Restaurant information
- Closed: November 8, 2025
- Location: 2133 Southeast 11th Avenue, Portland, Multnomah, Oregon, 97214, United States
- Coordinates: 45°30′27″N 122°39′17″W﻿ / ﻿45.5074°N 122.6548°W

= Deadshot (bar) =

Defunct bar and restaurant in Portland, Oregon, U.S.

Deadshot was a bar in Portland, Oregon, United States. Adam Robinson was a co-owner. The business closed permanently in November 2025.

== Description ==
Deadshot was a bar in Southeast Portland's Hosford-Abernethy neighborhood. Among drinks on the menu were the Who is Jack Nance?, which was a whiskey sour with sherry, sesame, and mustard. Other drinks used bitter melon, cabbage, cantaloupe, and tarragon.

== History ==
Deadshot initially operated on Mondays as a pop-up. Deadshot hosted the Christmas-themed pop-up Miracle.

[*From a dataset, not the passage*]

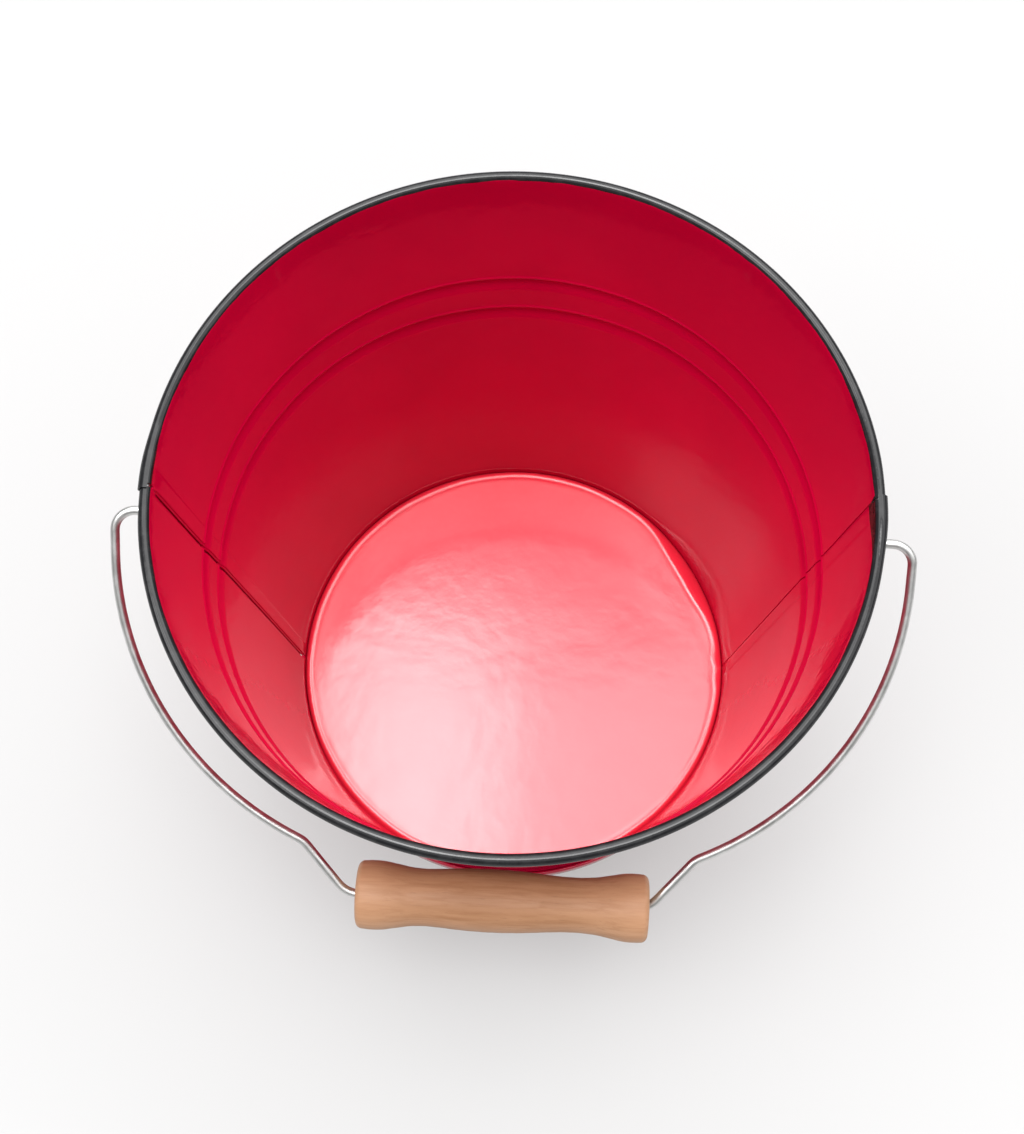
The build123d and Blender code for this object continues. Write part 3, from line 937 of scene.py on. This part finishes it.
# Soft panels of light, by how far they lean from straight up along X and along Y, for a rise of one:
# low and high X, low and high Y, softness of their edges along X and Y, and strength
SKY_PANELS = ((-0.90, 0.70, -0.95, 1.10, 0.15, 0.15, 1.2),
              (-0.60, 0.75, 0.37, 1.00, 0.15, 0.03, 3.4),
              (-0.40, 0.34, -0.20, 0.333, 0.15, 0.035, 7.6),
              (-0.30, 0.30, -0.15, 0.12, 0.10, 0.06, 4.0),
              (0.60, 2.40, -0.70, 1.20, 0.20, 0.20, 1.9),
              (-0.90, 0.90, 1.00, 2.40, 0.20, 0.20, 1.9),
              (-0.12, -0.03, 0.05, 0.325, 0.04, 0.035, 11.0),
              (-1.20, -0.55, -0.60, 0.25, 0.15, 0.12, 5.2))
SKY_AMBIENT = 0.30

FLOOR_REACH = 6.0
FLOOR_GREY = 0.22
FLOOR_GLOW = 0.34

CAMERA_PLACE = (0.01654, -0.26056, 0.87571)
CAMERA_TURN, CAMERA_DIP, CAMERA_ROLL = 5.5, 70.026, -2.571
CAMERA_LENS = 53.97
CAMERA_SHIFT = (0.0167, 0.0007)


def make_floor():
    mesh = bpy.data.meshes.new("floor")
    corners = [(x * FLOOR_REACH, y * FLOOR_REACH, 0) for x, y in ((-1, -1), (1, -1), (1, 1), (-1, 1))]
    mesh.from_pydata(corners, [], [(0, 1, 2, 3)])
    floor = new_object("floor", mesh)
    n = Nodes("pale_floor")
    n.set(Base_Color=(FLOOR_GREY, FLOOR_GREY, FLOOR_GREY, 1), Roughness=0.9, Specular_IOR_Level=0.1,
          Emission_Color=(1, 1, 1, 1), Emission_Strength=FLOOR_GLOW)
    mesh.materials.append(n.material)


def make_sky():
    """The studio around the pail: a wide diffuser, brightest just behind the zenith, and dim sides."""
    world = bpy.data.worlds.new("studio")
    bpy.context.scene.world = world
    n = Nodes(world)
    x, y, z = n.axes(n.add("ShaderNodeTexCoord").outputs["Generated"])
    rise = n.math("MAXIMUM", z, 0.02)
    leans = [n.math("DIVIDE", axis, rise) for axis in (x, y)]
    strength = SKY_AMBIENT
    for low_x, high_x, low_y, high_y, soft_x, soft_y, power in SKY_PANELS:
        shape = power
        for lean, low, high, soft in zip(leans, (low_x, low_y), (high_x, high_y), (soft_x, soft_y)):
            shape = n.math("MULTIPLY", n.ramp(lean, low - soft, low + soft), shape)
            shape = n.math("MULTIPLY", n.ramp(lean, high + soft, high - soft), shape)
        strength = n.math("ADD", shape, strength)
    background = world.node_tree.nodes["Background"]
    background.inputs["Color"].default_value = (1, 1, 1, 1)
    n.join(strength, background.inputs["Strength"])


def make_camera():
    """Above and in front of the pail, looking down into it."""
    camera = bpy.data.cameras.new("camera")
    camera.lens = CAMERA_LENS
    camera.shift_x, camera.shift_y = CAMERA_SHIFT
    camera.clip_start = 0.01
    obj = bpy.data.objects.new("camera", camera)
    obj.location = CAMERA_PLACE
    turn = Matrix.Rotation(radians(CAMERA_TURN), 4, "Z") @ Matrix.Rotation(radians(90 - CAMERA_DIP), 4, "X")
    obj.rotation_euler = (turn @ Matrix.Rotation(radians(CAMERA_ROLL), 4, "Z")).to_euler()
    bpy.context.scene.collection.objects.link(obj)
    bpy.context.scene.camera = obj


make_floor()
make_sky()
make_camera()
bpy.context.scene.view_settings.view_transform = "Standard"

In September 2025, owner Adam Robinson announced plans to close Deadshot permanently on November 8. He also shared plans to continue Miracle. In January 2026, Rangoon Bistro announced plans to move one of its locations into the space that previously housed Deadshot.

== Reception ==
Alexander Frane included Deadshot in Condé Nast Travelers 2018 list of Portland's thirteen best bars.